[ClusterLabs] heads up: Possible VM data corruption upgrading to SLES15 SP3

Thu Jan 27 09:10:20 EST 2022

Hi!

I know this is semi-offtopic, but I think it's important:
I've upgraded one cluster node being a Xen host from SLES15 SP2 to SLES15 SP3 using virtual DVD boot (i.e. the upgrade environment is loaded from that DVD).
Watching the syslog while Yast was searching for systems to upgrade, I noticed that it tried to mount _every_ disk read-only.
(We use multipathed FC SAN disks that are attached as block devices to the VMs, so they look like "normal" disks)

On my first attempt I did not enable multipath as it it not needed to upgrade the OS (system VG is single-pathed), but then LVM complained about multiple disks having the same ID.
On the second attempt I did activate multipathing, but then Yast mounted every disk and tried to assemble every MDRAID it found, even if that was on shared storage, thus being actively in use by the other cluster nodes.
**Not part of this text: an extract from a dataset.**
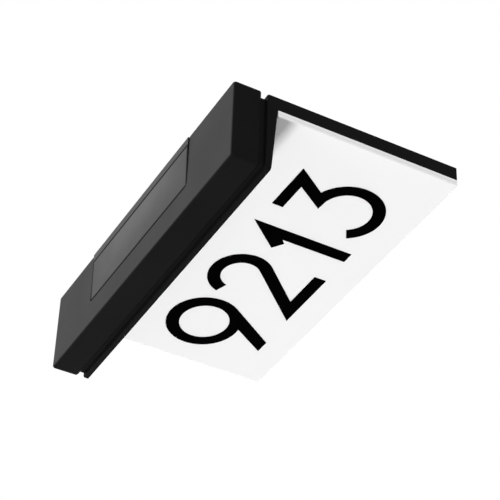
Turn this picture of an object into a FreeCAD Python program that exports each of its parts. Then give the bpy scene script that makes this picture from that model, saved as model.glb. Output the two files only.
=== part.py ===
import FreeCAD, Part
import math
import os
import re
import Sketcher
from FreeCAD import Placement, Rotation, Vector

# Illuminated house number sign: a wall-hung back frame with a white face plate, under a
# projecting housing that carries a solar panel, a battery, a controller and a downlight.
# Frame: X to the right, Z up, the front faces -Y, the wall is the plane Y = 0.
# Origin: centre of the four wall-screw holes. Lengths in millimetres.

doc = FreeCAD.newDocument("HouseNumberSign")

SIZES = {
    # whole sign
    "sign_width": 336,
    "sign_depth": 75,
    "plate_height": 176,          # lower edge of the sign to the top of the ledge
    "shadow_gap": 5.5,            # open height between ledge and housing
    "housing_height": 24.5,
    "origin_height": 80,          # wall-screw centre above the lower edge
    "edge_radius": 2.5,
    # back frame and its ledge
    "frame_depth": 12.5,
    "frame_wall": 3,
    "plate_wall": 4,
    "ledge_front": 4.5,
    "ledge_back": 9,
    "ledge_chamfer": 1,
    "rib_thickness": 1.6,
    "rib_setback": 5.5,
    "ribs_across": 11,
    "ribs_up": 5,
    # lip of the ledge inside the housing
    "groove_depth": 3.4,
    "lip_thickness": 2.4,
    "lip_overlap": 4,
    "seal_lift": 0.6,
    "seal_height": 2.6,
    # housing
    "housing_wall": 2.6,
    "housing_chamfer": 1.5,
    "boss_side": 7,
    "boss_depth": 11,
    "boss_play": 1.5,
    "back_row_share": 0.05,
    "inner_screw_x": 30,
    "stiffener_height": 4,
    "stiffener_thickness": 1.6,
    "stiffener_spacing": 22,
    # face plate
    "face_thickness": 6,
    "face_gap": 0.4,
    "face_edge": 0.5,
    "tape_thickness": 0.5,
    "tape_width": 16,
    "tape_inset": 9,
    # solar panel in the top
    "panel_width": 182,
    "panel_reach": 50,
    "panel_rise": 1,
    "panel_corner": 3,
    "panel_gap": 0.8,
    "panel_depth": 5,
    "panel_seal": 0.6,
    "panel_rim": 7,
    "panel_hollow": 1,
    "panel_land": 5,
    "glass_thickness": 2,
    "glass_gap": 0.5,
    "cell_count": 6,
    "cell_gap": 0.9,
    "cell_side_margin": 5.8,
    "cell_thickness": 0.3,
    "cell_margin": 4,
    "cell_play": 0.05,
    # downlight
    "lens_inset": 23,
    "lens_play": 1.2,
    "lens_share": 0.42,
    "lens_thickness": 1.8,
    "lens_seal": 0.4,
    "land_share": 0.08,
    "lens_gap": 0.2,
    "light_board_overhang": 6,
    "light_board_play": 0.3,
    "board_thickness": 1.6,
    "led_count": 12,
    "led_length": 3.5,
    "led_width": 2.8,
    "led_height": 0.8,
    # battery
    "battery_radius": 9.15,
    "battery_length": 65,
    "battery_fit": 0.25,
    "battery_share": 0.12,
    "battery_x": -60,
    "battery_lift": 5,
    "contact_space": 2,
    "holder_wall": 1.6,
    "ear_spacing": 90,
    "ear_width": 9,
    "ear_reach": 5.5,
    "contact_thickness": 0.4,
    "door_thickness": 2.4,
    "door_seal": 0.6,
    "door_margin": 3,
    "door_tab": 9,
    "door_gap": 0.3,
    # controller
    "control_x": 88,
    "control_gap": 1,
    "control_width": 84,
    "control_depth": 36,
    "control_lift": 9,
    "post_side": 6,
    "post_inset": 4.5,
    "plug_length": 8,
    "plug_width": 7,
    "plug_height": 6,
    "coil_side": 8,
    "coil_height": 4.5,
    "capacitor_radius": 2.5,
    "capacitor_height": 7,
    "capacitor_spacing": 7,
    "chip_height": 1.2,
    "lead_width": 3.2,
    "lead_thickness": 1.6,
    "lead_bend": 3,
    "lead_hole_radius": 3,
    "solar_lead_inset": 15,
    # push button
    "button_x": 110,
    "button_radius": 5,
    "button_play": 0.3,
    "button_proud": 1.5,
    "button_travel": 1.2,
    "button_edge": 0.8,
    "stem_radius": 1.5,
    "flange_radius": 7,
    "flange_thickness": 1.2,
    "button_seal_thickness": 0.8,
    "dome_thickness": 0.6,
    "switch_side": 6,
    "switch_height": 3.5,
    "plunger_radius": 1.7,
    "plunger_height": 0.5,
    # fasteners
    "screw_radius": 1.5,
    "screw_head": 2.8,
    "screw_head_height": 1.8,
    "screw_seat": 2.5,
    "small_screw_radius": 1,
    "small_screw_head": 1.9,
    "small_screw_head_height": 1.2,
    "small_screw_bite": 2.2,
    "lock_screw_tail": 2,
    "screw_play": 0.2,
    # wall bracket
    "bracket_thickness": 1.5,
    "bracket_width": 240,
    "bracket_top": 64,
    "bracket_bottom": 71,
    "bracket_border": 30,
    "bracket_side": 45,
    "wall_hole_radius": 2.5,
    "wall_holes_across": 190,
    "wall_holes_up": 90,
    "hook_spacing": 138,
    "hook_width": 18,
    "hook_reach": 6,
    "hook_height": 7,
    "hook_fit": 0.4,
    "catch_thickness": 2,
    "bracket_room": 2.5,
}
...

To make things worse, even when mounting read-only, XFS (for example) tried to "recover" a filesystem when it thinks it is dirty.
I found no way to avoid that mounting (a support case at SUSE is in progress).

Fortunately if the VMs were running for a significant time, most blocks are cached inside the VM, and blocks are "mostly written" instead of being read. So most likely the badly recovered blocks are overwritten with good data before the machine reboots and the bad blocks would be read.

This most obvious "solution" to stop every VM on the whole cluster before upgrading a single node is not very HA-like, unfortunately.

Any better ideas anyone?

Regards,
Ulrich